Stated exercise.
Identify all lines in the listing that include the word "joints", and copy them out.

Supplied data.

———

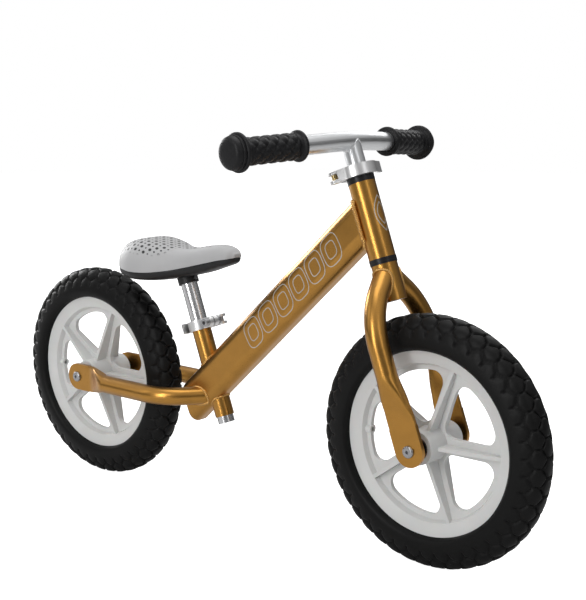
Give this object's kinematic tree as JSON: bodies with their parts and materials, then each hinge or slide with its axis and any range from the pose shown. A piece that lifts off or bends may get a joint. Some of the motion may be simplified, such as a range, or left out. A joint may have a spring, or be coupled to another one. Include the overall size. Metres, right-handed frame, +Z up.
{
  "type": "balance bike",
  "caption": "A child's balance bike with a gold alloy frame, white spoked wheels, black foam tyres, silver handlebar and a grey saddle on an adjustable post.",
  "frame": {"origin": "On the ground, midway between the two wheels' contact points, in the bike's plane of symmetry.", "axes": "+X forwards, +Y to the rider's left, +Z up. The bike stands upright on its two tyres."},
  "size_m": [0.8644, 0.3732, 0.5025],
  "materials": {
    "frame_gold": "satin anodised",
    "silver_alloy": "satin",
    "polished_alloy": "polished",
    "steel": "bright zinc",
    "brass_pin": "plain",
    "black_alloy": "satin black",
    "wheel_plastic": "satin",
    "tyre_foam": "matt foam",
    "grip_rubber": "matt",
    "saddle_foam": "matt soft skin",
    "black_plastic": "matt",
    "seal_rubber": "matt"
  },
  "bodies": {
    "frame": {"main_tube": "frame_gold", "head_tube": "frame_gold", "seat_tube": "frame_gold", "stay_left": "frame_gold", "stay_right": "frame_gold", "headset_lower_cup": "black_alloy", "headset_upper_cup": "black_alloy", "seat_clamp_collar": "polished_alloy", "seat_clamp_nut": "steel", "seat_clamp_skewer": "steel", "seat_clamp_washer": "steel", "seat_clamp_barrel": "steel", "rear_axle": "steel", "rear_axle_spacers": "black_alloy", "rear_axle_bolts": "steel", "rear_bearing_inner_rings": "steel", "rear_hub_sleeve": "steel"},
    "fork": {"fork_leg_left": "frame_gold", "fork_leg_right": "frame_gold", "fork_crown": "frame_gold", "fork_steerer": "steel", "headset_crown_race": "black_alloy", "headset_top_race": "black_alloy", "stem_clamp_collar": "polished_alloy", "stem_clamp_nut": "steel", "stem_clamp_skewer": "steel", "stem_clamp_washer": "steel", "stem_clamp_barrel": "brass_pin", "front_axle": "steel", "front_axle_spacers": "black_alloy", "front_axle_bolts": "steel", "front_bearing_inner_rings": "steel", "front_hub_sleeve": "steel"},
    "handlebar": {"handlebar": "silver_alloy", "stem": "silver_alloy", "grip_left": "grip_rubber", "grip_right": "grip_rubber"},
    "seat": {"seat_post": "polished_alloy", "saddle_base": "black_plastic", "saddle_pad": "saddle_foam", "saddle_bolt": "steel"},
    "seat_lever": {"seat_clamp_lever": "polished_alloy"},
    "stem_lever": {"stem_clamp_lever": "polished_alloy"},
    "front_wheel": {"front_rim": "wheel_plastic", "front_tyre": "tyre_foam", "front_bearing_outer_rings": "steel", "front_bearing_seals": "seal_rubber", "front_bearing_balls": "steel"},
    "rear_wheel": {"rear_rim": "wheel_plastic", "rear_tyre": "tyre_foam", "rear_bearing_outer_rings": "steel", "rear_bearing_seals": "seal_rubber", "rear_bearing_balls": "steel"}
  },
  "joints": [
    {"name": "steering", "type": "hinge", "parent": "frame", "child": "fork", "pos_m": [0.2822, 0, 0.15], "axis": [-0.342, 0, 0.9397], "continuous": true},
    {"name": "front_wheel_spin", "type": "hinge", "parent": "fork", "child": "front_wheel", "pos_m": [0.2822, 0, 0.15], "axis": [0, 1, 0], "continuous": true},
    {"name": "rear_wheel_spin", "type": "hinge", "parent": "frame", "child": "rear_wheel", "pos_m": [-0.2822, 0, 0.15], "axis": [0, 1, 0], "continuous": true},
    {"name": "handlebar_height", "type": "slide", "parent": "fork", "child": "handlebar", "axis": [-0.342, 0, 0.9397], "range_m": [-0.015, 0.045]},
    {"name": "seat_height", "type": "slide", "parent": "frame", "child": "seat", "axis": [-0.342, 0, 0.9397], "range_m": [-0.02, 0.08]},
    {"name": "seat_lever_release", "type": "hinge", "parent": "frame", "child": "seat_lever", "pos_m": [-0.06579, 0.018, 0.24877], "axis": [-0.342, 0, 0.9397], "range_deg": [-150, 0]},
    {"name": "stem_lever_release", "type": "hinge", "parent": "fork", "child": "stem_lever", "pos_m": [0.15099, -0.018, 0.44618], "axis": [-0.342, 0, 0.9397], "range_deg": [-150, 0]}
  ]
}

———

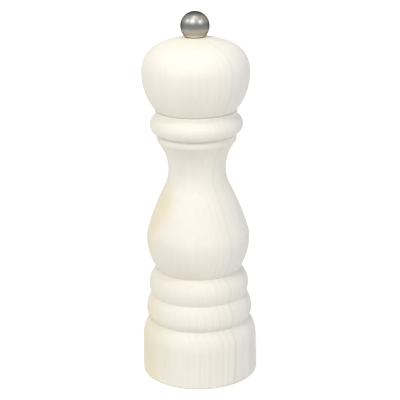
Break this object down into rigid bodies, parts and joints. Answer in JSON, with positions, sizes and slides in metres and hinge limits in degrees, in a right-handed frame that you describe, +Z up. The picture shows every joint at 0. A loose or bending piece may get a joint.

———

Output below.
  "joints": [
Break this object down into rigid bodies, parts and joints. Answer in JSON, with positions, sizes and slides in metres and hinge limits in degrees, in a right-handed frame that you describe, +Z up. The picture shows every joint at 0. A loose or bending piece may get a joint.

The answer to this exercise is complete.